Repeat, exactly, the run of lines that opens with the line containing "pot = make_pot()" and closes with the line containing "cad_parts[node].hide_render = cad_parts[node].hide_viewport", and leave all other lines out.

------------------------------------------------

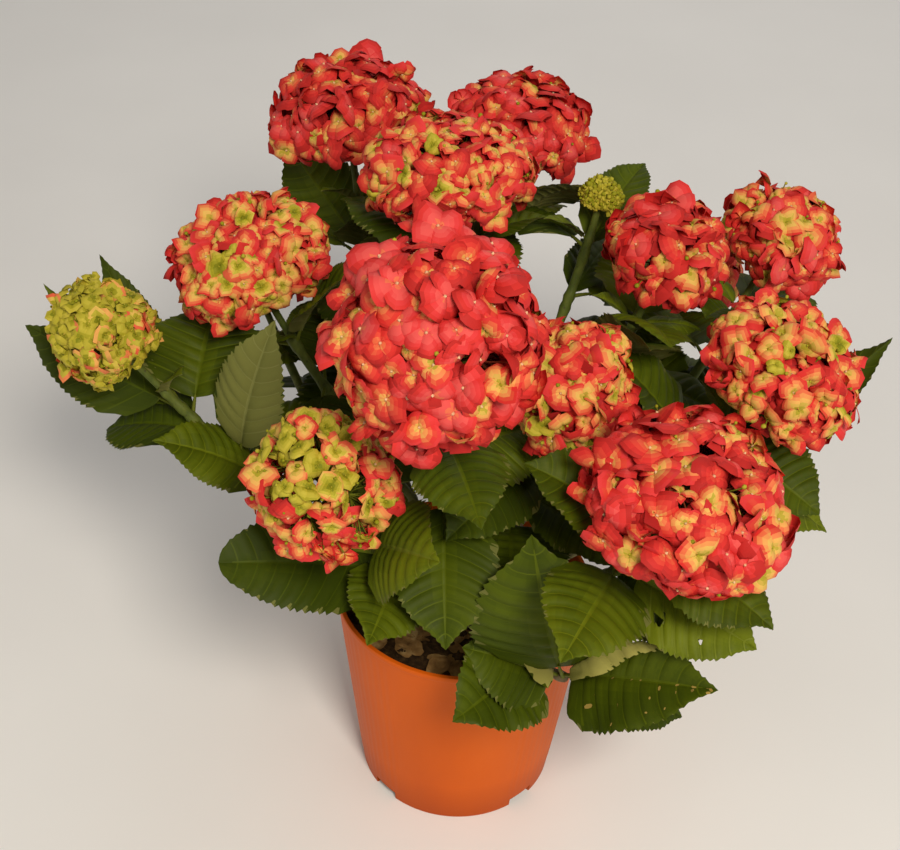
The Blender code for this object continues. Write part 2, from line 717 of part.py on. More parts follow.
def head_slot(name):
    """Colour class of a head: green, half ripe or red."""
    if name in GREEN_HEADS:
        return "sepals_green"
    return "sepals_yellow" if name in YELLOW_HEADS else "sepals_red"


def main():
    clear_scene()
    pot = make_pot()
    soil = make_soil()
    crown = make_crown()
    shoots = all_shoots()
    fixed = [shape_of(obj) for obj in (pot, soil, crown)]
    foliage = Foliage(shoots, fixed + [lofted(SKY_SHAFT)])
    foliage.place()
    for shoot in shoots.values():
        verts, faces = shoot.limb(0.0, shoot.bare_end)
        mesh_object("stem_" + shoot.name, verts, faces, "stem_green")
        verts, faces = shoot.limb(shoot.bare_end + GAP, shoot.leafy_end)
        stem = mesh_object("leaves_" + shoot.name, verts, faces, "foliage")
        combined(stem, foliage.leaves[shoot.name], "foliage", "UNION")
        if shoot.radius:
            make_bloom(shoot, head_slot(shoot.name))


main()
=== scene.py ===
"""Looks of the potted hydrangea: stems, veined leaves, flower heads of many florets,
a ribbed pot and loose soil, all grown by the rule that the solids follow.

Metres, +Z up. The origin is the centre of the pot's flat underside.
"""

import math
import random
from functools import partial

import bmesh
import bpy
import numpy as np
from mathutils import Matrix, Vector, noise
from mathutils.bvhtree import BVHTree


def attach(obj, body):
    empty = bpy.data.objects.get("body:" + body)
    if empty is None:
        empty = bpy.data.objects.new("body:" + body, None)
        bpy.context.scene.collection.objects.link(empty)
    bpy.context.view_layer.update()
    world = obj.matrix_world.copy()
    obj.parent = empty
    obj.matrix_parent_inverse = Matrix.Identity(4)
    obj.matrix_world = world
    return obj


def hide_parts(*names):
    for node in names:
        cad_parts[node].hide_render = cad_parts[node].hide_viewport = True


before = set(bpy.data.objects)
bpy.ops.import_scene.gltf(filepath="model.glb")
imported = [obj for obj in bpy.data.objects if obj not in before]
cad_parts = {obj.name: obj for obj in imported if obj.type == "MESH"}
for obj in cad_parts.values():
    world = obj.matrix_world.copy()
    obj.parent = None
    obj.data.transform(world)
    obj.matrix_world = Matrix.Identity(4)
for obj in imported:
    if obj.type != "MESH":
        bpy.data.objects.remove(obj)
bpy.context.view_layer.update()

# ------------------------------------------------- sizes shared with the solids

GAP = 0.0003
WELD = 1e-6
POT_HEIGHT = 0.198
POT_BASE_RADIUS = 0.0818
POT_RIM_RADIUS = 0.105
POT_WALL = 0.0022
POT_FLOOR = 0.003
LIP_HEIGHT = 0.006
LIP_STEP = 0.0016
NOTCH_COUNT = 4
NOTCH_WIDTH = 0.024
NOTCH_HEIGHT = 0.009
NOTCH_DEPTH = 0.012
SOIL_DROP = 0.022
SOIL_Z = POT_HEIGHT - SOIL_DROP
CROWN_FOOT_RADIUS = 0.031
CROWN_WAIST_RADIUS = 0.023
CROWN_DOME_RADIUS = 0.026
CROWN_DOME_RISE = 0.024
CROWN_FLARE_LOBES = 5
CROWN_FLARE = 0.14

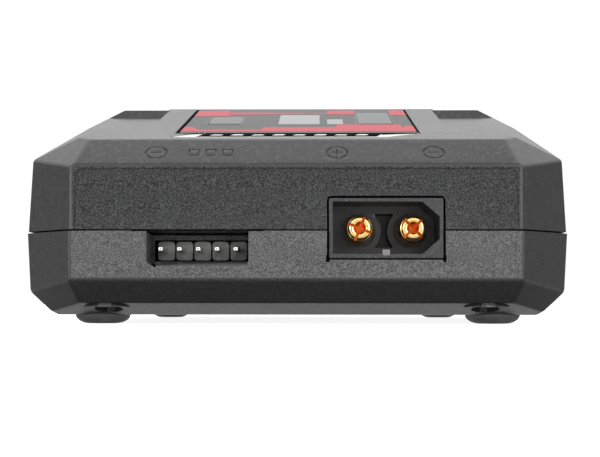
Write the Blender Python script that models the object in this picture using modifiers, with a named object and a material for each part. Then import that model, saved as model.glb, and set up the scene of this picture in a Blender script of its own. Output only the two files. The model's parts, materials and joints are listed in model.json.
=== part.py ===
"""Balance battery charger: a two-shell moulded case with a sloping key panel, a five-way balance
port and a two-pole power socket in front, and a mains inlet at the rear.
+X is right, +Y runs from the front to the rear, +Z is up, and the feet stand on Z = 0.
Sizes are in millimetres and become metres where meshes are made."""

import math

import bmesh
import bpy
from mathutils import Matrix, Vector

MM = 0.001
PART_NAME = "balance_battery_charger"

# Driving sizes of the case
LENGTH, HALF_WIDTH, TOP_Z = 114.0, 37.75, 36.2
FRONT, REAR = -LENGTH / 2, LENGTH / 2
BASE_Z, PARTING_Z, WALL = 1.25, 12.73, 2.2
CORNER = 7.15                      # depth and width of the flats that cut the upright corners
FACE_HALF = HALF_WIDTH - CORNER    # half width of the front and rear faces
LIP, PART_GAP = 0.15, 0.12         # the lower shell stands proud of the upper; half the joint line
UPPER_SIDE, LOWER_SIDE = (37.1, 22.9), (37.25, 4.5)   # top of the upper side wall, foot of the lower
TOP_HALF = (30.75, 29.8)           # half width of the top at the panel's front and at its ridge
EDGE_SOFTENING, ENGRAVED = 0.35, 0.14
TONGUE_OUT, TONGUE_IN, TONGUE_TOP = 1.2, 1.9, 14.1
CENTRE = Vector((0.0, 0.0, 15.0))  # any point well inside the case, which plane normals face away from
BIG = 200.0
MEETING = 0.25                     # corners of the case nearer than this become one

# Sloping panel: its front edge, the ridge where it meets the flat top, and its tilt
PANEL_T, PANEL_Z, RIDGE_T = 5.65, 25.7, 47.2
PANEL_TILT = math.atan2(TOP_Z - PANEL_Z, RIDGE_T - PANEL_T)
LABEL_T = (12.4, 44.8)
SCOOP_X = 22.2                     # the scoops and the lowered sides of the top start here
LABEL_HALF, STRIP_T, STRIP_HALF = 17.55, (7.75, 12.0), 17.8
FILM, FILM_PROUD, POCKET, FIT = 0.4, 0.05, 0.5, 0.2
# Openings through the panel: x from, x to, depth from, depth to
CURRENT_KEY = (-14.0, -8.8, 23.6, 33.1)
TYPE_KEY = (9.1, 14.5, 23.6, 39.2)
STATUS_WINDOW = (-2.9, 3.0, 23.6, 36.4)
SIDE_WINDOW = (4.6, 6.6, 23.6, 30.0)
KEY_PROUD, KEY_FLANGE, FLANGE_TOP, FLANGE_THICK = 0.15, 0.8, -2.5, 0.8
KEY_FOOT, SWITCH_TOP = -3.9, -4.6
PANEL_BOARD_TOP, BOARD = -8.0, 1.6

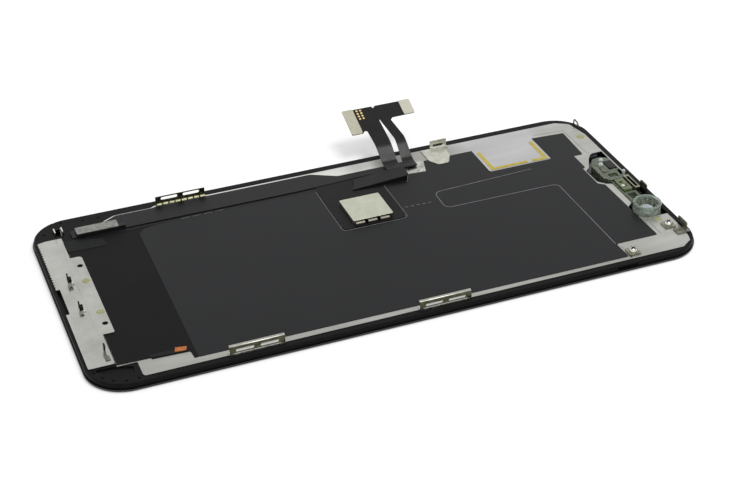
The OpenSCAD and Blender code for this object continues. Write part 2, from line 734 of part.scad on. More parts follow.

------------------------------------------------

Response
    pot = make_pot()
    soil = make_soil()
    crown = make_crown()
    shoots = all_shoots()
    fixed = [shape_of(obj) for obj in (pot, soil, crown)]
    foliage = Foliage(shoots, fixed + [lofted(SKY_SHAFT)])
    foliage.place()
    for shoot in shoots.values():
        verts, faces = shoot.limb(0.0, shoot.bare_end)
        mesh_object("stem_" + shoot.name, verts, faces, "stem_green")
        verts, faces = shoot.limb(shoot.bare_end + GAP, shoot.leafy_end)
        stem = mesh_object("leaves_" + shoot.name, verts, faces, "foliage")
        combined(stem, foliage.leaves[shoot.name], "foliage", "UNION")
        if shoot.radius:
            make_bloom(shoot, head_slot(shoot.name))


main()
=== scene.py ===
"""Looks of the potted hydrangea: stems, veined leaves, flower heads of many florets,
a ribbed pot and loose soil, all grown by the rule that the solids follow.

Metres, +Z up. The origin is the centre of the pot's flat underside.
"""

import math
import random
from functools import partial

import bmesh
import bpy
import numpy as np
from mathutils import Matrix, Vector, noise
from mathutils.bvhtree import BVHTree


def attach(obj, body):
    empty = bpy.data.objects.get("body:" + body)
    if empty is None:
        empty = bpy.data.objects.new("body:" + body, None)
        bpy.context.scene.collection.objects.link(empty)
    bpy.context.view_layer.update()
    world = obj.matrix_world.copy()
    obj.parent = empty
    obj.matrix_parent_inverse = Matrix.Identity(4)
    obj.matrix_world = world
    return obj


def hide_parts(*names):
    for node in names:
        cad_parts[node].hide_render = cad_parts[node].hide_viewport = True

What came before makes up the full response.